A contradição ainda é o que sempre foi
Admiro a coerência das criaturas que se dedicam à política. São – e não me importo nada de generalizar – pessoas com muita maleabilidade a vários níveis. O da cintura é um deles. Não é que venha daí grande mal ao mundo, até porque a existência de políticos a estar inteiramente de acordo e ser simultaneamente de opinião contrária – seja com o que for – é coisa que, mais do que irritar ou surpreender, me diverte.
Veja-se o caso da relação dos partidos com a religião. A direita, por norma beata, está contra a amnistia proposta pela Igreja. Já a esquerda, habitualmente ateia e pouco dada às coisas da fé, acolheu a ideia com todo o entusiasmo. Mesmo sendo conhecida a profunda ligação emocional que os partidos de esquerda têm com os criminosos, não deixa ser ser estranho que desta vez não reclamem contra a ingerência do “clero na política”, invoquem a “laicidade do Estado” ou proclamem “a separação de poderes” como foi no debate do aborto, naquela coisa dos crucifixos nas escolas ou do financiamento público às jornadas mundiais da juventude. Mas, lá está, isto as maleitas às vezes espalham-se e o que começa com uma cintura maleável pode alastrar às costas e torná-las flexíveis.
Flexibilidade – e muitíssimo bem – foi coisa que a dita esquerda não mostrou relativamente aos abusos sexuais sobre menores, alegadamente cometidos no âmbito da Igreja católica.
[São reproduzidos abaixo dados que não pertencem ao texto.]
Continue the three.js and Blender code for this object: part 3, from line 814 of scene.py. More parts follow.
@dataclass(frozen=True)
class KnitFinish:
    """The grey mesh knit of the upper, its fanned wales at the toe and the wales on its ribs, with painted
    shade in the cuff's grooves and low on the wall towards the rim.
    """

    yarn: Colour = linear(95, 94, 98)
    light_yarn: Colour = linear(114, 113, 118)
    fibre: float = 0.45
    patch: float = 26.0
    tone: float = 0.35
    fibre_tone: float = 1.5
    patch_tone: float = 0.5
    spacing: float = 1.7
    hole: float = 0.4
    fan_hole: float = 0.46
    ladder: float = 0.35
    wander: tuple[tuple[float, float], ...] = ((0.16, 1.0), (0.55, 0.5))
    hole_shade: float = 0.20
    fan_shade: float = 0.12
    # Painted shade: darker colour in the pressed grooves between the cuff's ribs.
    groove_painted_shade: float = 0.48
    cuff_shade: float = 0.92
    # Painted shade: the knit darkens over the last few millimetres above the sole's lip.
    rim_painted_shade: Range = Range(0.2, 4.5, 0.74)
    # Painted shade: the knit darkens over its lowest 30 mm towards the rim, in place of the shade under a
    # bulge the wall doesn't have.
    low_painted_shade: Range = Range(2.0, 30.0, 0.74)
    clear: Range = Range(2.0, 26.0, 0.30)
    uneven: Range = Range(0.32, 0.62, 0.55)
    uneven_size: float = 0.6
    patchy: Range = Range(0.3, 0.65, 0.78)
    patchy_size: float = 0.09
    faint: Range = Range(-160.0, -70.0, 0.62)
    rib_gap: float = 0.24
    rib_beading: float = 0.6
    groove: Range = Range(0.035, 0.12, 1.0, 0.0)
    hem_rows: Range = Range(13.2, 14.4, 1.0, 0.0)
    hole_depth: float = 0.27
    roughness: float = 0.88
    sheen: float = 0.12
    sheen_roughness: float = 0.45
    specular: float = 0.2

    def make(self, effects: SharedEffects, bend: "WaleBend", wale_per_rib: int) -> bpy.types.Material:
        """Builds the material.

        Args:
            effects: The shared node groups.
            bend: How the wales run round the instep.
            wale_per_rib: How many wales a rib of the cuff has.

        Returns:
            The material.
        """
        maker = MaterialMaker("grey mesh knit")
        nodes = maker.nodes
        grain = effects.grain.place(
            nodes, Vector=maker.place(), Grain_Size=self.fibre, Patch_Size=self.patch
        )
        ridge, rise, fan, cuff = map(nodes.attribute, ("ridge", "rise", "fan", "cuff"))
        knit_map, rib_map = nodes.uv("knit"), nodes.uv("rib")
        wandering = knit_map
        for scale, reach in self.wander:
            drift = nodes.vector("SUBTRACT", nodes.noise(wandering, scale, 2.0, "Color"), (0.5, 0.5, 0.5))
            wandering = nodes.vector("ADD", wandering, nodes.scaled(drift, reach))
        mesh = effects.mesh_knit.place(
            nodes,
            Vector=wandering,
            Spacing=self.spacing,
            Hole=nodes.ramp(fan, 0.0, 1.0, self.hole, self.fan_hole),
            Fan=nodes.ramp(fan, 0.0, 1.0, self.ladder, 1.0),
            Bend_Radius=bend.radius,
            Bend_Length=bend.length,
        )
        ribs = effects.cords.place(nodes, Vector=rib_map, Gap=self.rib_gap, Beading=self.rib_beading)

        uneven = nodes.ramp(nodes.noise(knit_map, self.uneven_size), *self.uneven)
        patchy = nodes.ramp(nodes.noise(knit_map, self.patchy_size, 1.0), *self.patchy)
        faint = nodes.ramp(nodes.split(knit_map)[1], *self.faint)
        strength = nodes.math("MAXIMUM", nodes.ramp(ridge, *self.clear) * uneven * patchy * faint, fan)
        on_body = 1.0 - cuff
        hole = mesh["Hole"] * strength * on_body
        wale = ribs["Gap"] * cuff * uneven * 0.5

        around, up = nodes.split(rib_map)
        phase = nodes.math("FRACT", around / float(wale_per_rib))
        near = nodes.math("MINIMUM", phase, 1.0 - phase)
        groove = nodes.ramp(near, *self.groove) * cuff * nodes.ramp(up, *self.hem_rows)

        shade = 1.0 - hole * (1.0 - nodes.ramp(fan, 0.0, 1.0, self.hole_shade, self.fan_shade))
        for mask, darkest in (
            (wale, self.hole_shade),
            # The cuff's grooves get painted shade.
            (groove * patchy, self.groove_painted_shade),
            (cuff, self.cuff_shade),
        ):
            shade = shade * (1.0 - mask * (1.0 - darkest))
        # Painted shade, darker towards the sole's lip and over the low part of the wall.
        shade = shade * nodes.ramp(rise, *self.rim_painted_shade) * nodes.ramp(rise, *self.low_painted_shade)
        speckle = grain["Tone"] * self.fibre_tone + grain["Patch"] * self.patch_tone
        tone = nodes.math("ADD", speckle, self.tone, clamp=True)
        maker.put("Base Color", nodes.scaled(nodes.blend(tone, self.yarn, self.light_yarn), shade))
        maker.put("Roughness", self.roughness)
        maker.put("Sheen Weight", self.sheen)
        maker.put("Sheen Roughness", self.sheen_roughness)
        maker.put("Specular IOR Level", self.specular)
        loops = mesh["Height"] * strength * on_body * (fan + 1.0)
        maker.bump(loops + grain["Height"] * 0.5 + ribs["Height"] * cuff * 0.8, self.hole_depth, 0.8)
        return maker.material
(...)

Ao que tudo parece indicar no Reino Unido existirão problemas de idêntica natureza, alegadamente perpetrados por criminosos muçulmanos, numa escala, nomeadamente em perversidade, que poderá até ultrapassar largamente os primeiros. Perante este cenário o que diz a esquerda portuguesa e – passe a repetição - a comunicação social nacional? A culpa é do Musk, informam-nos. Aqui a maleabilidade já vai muito mais além da zona lombar. Chegou ao carácter. E nem se trata de um problema de flexibilidade do dito. É mais viscosidade.